Manchmal schafft das Layout einer Zeitungsseite Verbindungen zwischen Dingen, die überhaupt nichts miteinander zu tun haben. Durch das schiere Nebeneinander von Texten kommt man auf abwegige Ideen und erliegt plötzlich der Versuchung, Zusammenhänge zu schaffen, wo es gar keine Zusammenhänge gibt… So erging es mir kürzlich beim Lesen der NZZaS.
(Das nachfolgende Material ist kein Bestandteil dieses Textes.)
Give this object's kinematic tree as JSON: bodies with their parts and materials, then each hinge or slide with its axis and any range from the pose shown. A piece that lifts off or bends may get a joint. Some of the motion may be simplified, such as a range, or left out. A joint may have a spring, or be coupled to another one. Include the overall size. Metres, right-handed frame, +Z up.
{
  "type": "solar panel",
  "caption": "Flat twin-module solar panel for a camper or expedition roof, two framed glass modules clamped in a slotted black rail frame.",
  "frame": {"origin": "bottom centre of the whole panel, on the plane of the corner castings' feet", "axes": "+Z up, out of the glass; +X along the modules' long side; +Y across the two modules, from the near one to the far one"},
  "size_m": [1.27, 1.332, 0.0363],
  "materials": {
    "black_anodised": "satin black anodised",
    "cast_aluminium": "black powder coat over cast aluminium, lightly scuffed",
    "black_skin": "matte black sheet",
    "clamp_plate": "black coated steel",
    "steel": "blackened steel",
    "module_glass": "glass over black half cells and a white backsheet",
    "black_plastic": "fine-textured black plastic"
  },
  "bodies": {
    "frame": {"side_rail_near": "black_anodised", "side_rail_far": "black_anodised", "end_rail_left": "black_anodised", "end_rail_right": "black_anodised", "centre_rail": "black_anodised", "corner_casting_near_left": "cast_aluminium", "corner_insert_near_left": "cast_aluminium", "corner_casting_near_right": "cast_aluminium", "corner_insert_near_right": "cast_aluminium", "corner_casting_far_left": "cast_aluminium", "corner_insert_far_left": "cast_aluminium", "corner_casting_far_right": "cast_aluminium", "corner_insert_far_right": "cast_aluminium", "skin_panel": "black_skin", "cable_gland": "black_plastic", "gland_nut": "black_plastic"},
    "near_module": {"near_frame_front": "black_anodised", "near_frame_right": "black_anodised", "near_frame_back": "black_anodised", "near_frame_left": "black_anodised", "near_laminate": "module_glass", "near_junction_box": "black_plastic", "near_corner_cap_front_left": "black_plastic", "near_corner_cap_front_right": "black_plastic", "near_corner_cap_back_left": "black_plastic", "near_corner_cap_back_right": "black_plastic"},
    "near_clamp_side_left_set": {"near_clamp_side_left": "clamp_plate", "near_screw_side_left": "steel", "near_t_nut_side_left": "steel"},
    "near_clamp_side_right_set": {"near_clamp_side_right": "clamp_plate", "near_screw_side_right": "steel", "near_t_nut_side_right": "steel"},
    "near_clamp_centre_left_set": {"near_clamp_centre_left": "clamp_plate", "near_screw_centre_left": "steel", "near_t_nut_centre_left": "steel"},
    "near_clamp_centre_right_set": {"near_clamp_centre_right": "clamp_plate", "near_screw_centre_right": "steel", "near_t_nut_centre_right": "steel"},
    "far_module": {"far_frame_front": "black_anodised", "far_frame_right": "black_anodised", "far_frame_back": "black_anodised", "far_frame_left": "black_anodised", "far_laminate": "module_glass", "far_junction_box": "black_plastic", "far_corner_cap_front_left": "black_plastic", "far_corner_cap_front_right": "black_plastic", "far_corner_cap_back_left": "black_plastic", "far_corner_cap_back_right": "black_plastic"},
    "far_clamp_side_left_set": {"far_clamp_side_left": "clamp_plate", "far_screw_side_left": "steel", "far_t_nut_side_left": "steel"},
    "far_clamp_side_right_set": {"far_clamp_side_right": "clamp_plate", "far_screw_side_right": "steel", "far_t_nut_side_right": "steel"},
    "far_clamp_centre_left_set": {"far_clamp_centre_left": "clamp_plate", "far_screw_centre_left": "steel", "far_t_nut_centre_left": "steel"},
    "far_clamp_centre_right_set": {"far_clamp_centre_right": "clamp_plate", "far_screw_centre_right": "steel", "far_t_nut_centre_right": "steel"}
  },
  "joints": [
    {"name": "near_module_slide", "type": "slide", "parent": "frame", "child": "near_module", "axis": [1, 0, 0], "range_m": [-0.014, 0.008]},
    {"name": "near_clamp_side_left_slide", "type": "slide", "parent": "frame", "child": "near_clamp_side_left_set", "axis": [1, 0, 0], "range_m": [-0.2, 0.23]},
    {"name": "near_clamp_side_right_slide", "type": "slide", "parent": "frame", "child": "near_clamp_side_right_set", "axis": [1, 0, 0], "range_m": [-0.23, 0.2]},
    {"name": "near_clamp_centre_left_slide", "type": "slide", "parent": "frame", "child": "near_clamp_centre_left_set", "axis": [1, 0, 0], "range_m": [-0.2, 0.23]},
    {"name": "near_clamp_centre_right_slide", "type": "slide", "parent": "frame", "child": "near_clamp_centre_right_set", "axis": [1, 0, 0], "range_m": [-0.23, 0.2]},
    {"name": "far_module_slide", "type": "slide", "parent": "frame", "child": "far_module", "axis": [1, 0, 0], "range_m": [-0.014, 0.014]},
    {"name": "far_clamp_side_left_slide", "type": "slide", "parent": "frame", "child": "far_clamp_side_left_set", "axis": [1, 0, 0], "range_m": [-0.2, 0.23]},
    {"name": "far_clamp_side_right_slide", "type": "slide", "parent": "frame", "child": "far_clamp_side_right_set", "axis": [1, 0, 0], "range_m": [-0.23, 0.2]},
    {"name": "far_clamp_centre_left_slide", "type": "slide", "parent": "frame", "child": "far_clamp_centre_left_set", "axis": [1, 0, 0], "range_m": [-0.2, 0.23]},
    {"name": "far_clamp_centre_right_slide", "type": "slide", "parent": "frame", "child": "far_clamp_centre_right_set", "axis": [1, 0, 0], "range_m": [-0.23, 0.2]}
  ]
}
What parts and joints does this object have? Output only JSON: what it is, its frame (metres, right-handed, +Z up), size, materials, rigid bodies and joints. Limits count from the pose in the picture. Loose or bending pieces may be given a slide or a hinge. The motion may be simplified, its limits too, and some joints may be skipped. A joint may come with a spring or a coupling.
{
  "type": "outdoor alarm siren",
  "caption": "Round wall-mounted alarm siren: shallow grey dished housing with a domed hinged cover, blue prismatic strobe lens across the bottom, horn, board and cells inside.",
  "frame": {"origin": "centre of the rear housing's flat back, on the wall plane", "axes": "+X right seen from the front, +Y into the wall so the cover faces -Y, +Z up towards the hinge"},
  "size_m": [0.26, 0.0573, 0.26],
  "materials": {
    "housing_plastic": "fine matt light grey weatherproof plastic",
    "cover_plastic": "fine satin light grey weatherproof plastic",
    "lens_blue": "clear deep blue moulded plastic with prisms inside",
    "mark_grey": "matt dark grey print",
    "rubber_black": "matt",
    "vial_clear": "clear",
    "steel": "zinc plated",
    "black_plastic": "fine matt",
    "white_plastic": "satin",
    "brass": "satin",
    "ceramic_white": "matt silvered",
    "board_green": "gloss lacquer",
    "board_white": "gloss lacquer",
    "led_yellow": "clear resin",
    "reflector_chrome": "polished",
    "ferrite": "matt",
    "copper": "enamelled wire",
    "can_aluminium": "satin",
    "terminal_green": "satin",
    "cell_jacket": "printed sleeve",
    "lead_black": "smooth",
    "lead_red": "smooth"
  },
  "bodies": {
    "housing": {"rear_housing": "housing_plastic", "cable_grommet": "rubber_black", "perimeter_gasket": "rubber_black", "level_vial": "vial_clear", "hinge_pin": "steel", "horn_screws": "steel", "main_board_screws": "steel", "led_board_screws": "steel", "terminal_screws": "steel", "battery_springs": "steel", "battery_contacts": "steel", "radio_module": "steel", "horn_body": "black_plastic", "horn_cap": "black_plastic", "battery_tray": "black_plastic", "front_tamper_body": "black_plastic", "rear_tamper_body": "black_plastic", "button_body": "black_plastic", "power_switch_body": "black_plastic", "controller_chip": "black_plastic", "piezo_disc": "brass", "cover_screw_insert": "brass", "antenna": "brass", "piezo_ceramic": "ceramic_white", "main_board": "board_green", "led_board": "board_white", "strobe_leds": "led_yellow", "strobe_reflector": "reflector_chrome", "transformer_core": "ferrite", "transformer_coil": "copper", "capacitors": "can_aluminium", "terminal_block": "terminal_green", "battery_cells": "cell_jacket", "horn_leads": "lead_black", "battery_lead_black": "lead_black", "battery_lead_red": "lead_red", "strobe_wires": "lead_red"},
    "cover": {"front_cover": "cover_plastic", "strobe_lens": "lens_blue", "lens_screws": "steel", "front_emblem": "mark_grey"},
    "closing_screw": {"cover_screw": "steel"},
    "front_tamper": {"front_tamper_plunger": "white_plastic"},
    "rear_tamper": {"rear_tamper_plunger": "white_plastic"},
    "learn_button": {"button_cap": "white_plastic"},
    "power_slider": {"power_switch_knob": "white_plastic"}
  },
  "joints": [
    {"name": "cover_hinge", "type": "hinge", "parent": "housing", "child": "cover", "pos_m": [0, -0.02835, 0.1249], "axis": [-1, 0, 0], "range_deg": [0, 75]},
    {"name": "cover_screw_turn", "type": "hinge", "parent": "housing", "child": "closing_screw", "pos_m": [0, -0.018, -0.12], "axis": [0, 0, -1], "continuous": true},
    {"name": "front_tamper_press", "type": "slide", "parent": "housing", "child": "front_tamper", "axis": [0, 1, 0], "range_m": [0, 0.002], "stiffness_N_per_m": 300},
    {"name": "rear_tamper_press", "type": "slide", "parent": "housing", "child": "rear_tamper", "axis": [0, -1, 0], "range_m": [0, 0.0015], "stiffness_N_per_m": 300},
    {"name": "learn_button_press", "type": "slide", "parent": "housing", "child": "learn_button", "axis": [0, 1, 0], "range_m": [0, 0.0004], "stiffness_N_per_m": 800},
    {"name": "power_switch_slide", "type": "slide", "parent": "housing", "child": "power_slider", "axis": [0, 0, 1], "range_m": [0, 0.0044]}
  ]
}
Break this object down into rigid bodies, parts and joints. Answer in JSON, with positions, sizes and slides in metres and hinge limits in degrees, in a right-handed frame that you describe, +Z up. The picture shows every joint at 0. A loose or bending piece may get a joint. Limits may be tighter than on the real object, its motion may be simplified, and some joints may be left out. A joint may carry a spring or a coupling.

Da standen zwei völlig unterschiedliche Geschichten nebeneinander. Eine aus dem revolutionsgeschüttelten Libyen, die andere aus der friedlichen Schweiz. Die eine handelt vom Bösen «als politische Kraft», vom Wahnsinn eines Politikers, der ein ganzes Land in den Abgrund reisst. Die andere von der Habgier eines Wirtschaftsführers. Zwei Typen, die auf den ersten Blick unterschiedlicher nicht sein könnten: Hier der polternde Wüstendespot, der vor Brachialgewalt nicht zurückschreckt – dort der smarte, sich nobel zurückhaltende Manager.
Die Machenschaften des einen bringen Tod und Elend. Die Geschäfte des andern Geld und Gesundheit. Kein Grund, zwischen den beiden Geschichten irgendwelche Verbindungen zu konstruieren. Hätte es da nicht Formulierungen gegeben, die ein Gedankenspiel direkt provoziert haben: «Ein Mann ohne Einsicht» – so der Titel des Artikels über Daniel Vasella, der genauso gut zur Gaddafi-Geschichte gepasst hätte. Doch damit nicht genug. «Und er bewegt sich nicht, kein Jota,» beginnt Gordana Mijuk ihr Psychogramm über den Pharmachef. Taub für jegliche Kritik kassiere er nach wie vor allein für sein Mandat als Verwaltungsratspräsident ein jährliches Gehalt von 25 Millionen Franken. Überzeugt davon, dass ihm dies zustehe.
Ohne die geringste Regung von Scham oder eben – Einsicht. Ganz im Gegenteil. Schlecht gehe es ihm, werden Beobachter zitiert. Weil er nur noch Verwaltungsratspräsident sei, und nicht mehr CEO. Das Fazit des Artikels: «Das erlaube sein Ego nicht. Deshalb bestehe er auch auf einem CEO-Salär dieser Höhe. Vasella will die Macht nicht hergeben.» Millionen, Macht und verletztes Ego. Eine hoch explosive Kombination. Damit schliesst sich der Kreis, meine Augen wandern zum ersten Artikel zurück. Gaddafi – ein übergeschnappter Egomane, der seine Macht und seine Millionen mit blutiger Gewalt verteidigt. Kein Einzelfall, wie David Signer in seinem Artikel zu Recht festhält. Und ein Beispiel dafür, wie schnell die Situation kippen kann:
Bis vor wenigen Wochen noch galt der libysche Diktator vielen als smart. Er war ein mächtiger Staatschef und potenter Geschäftsmann. Bis sich die Menschen gegen den Despoten zusammenschlossen. Unter dem Druck der Strasse, am Abgrund, schlägt er nun wie ein verwundetes Tier um sich. Ein typisches Verhalten für einen Machtmenschen in Bedrängnis. In diesem Fall allerdings besonders verheerend, angesichts der Mittel, die er dafür zur Verfügung hat.